Iva Naidenko précise que le glossaire s’adresse à tous les acteurs culturels et que son originalité réside dans le fait que les termes scientifiques du vocabulaire de la décolonisation sont illustrés par des exemples ukrainiens. Ainsi, pour le terme « re-colonisation » (visant à imposer les modèles hégémoniques de connaissance dans le contexte de la décolonisation), les auteurs Maryna Marinichenko et Valeria Karpian ont sélectionné des exemples concernant l’école de photographie de Kharkiv et le conceptualisme d’Odessa; quant à l’article « Colonialité du genre » (NDLR: concept qui étudie le système de genre occidental) elles citent les travaux des écrivaines ukrainiennes Oksana Zabuzhko et de Solomiya Pavlychko. Il est à noter qu’à la fin de chaque article, une longue liste de références renvoyant elles-mêmes à des conférences permet d’approfondir le sujet.
Photo: Iva Naidenko
Le mode de sélection des auteurs a été inhabituel pour une approche scientifique : il s’agit d’un appel ouvert. Quatre-vingt-quatre auteurs se sont portés candidats, parmi lesquels des chercheurs de renom tels que le critique littéraire et artistique canadien d’origine ukrainienne Myroslav Shkandriy, l’historienne de l’art Svitlana Bedarieva, l’artiste et anthropologue Lia Dostlieva, ainsi que de jeunes universitaires et scientifiques ukrainiens, dont beaucoup ont fait leurs études ou obtenu leur doctorat dans des universités occidentales.
Yulia Elias en donne l’explication : « Nous voulions connaître le plus possible de nouveaux chercheurs, découvrir ceux qui nous étaient inconnus, et qui étudient le sujet.

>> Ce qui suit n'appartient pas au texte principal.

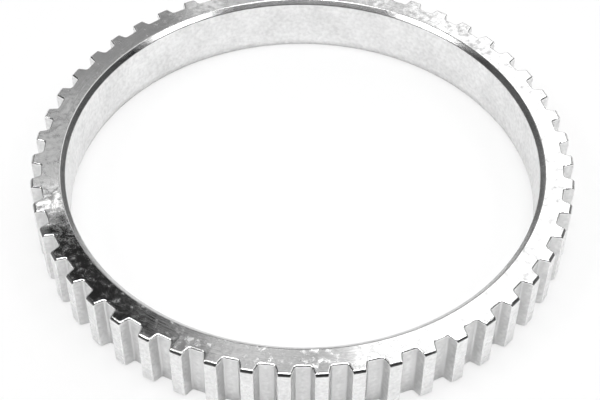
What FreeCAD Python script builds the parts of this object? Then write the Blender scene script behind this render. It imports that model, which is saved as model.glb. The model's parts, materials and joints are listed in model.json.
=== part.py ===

Certains d’entre eux n’ont commencé à travailler sur les études dé-coloniales que récemment. Nous avons eu beaucoup de candidatures de jeunes chercheurs; nous voulions rester en contact avec eux, nous les avons rencontrés individuellement et nous avons donné notre avis sur leurs candidatures. Le deuxième objectif du projet était de former un collectif qui se consacrerait à ce sujet afin de créer un corps d’experts en Ukraine.
Photo: Yulia Elias
C’était un défi pour nous car l’approche intersectionnelle (NDLR: concept qui reprend à l’aide de l’interdisciplinarité toutes les formes de discriminations pour n’en faire qu’une qui les renforce) nécessite beaucoup de réflexion et d’explications pour, déjà, la définir. Une fois les chercheurs sélectionnés, nous avons organisé de nombreux séminaires avec le collectif, avec d’autres chercheurs confirmés et enfin avec des invités – Micho Antadze, Maria Khlavayova, Botakoz Kassymbekova et Tekhmina Goskar » pour mettre au point une stratégie qui permettrait aux responsables du projet de maximiser la diffusion du glossaire dé-colonial ukrainien auprès des centres de recherche, des universités, des musées et des communautés culturelles.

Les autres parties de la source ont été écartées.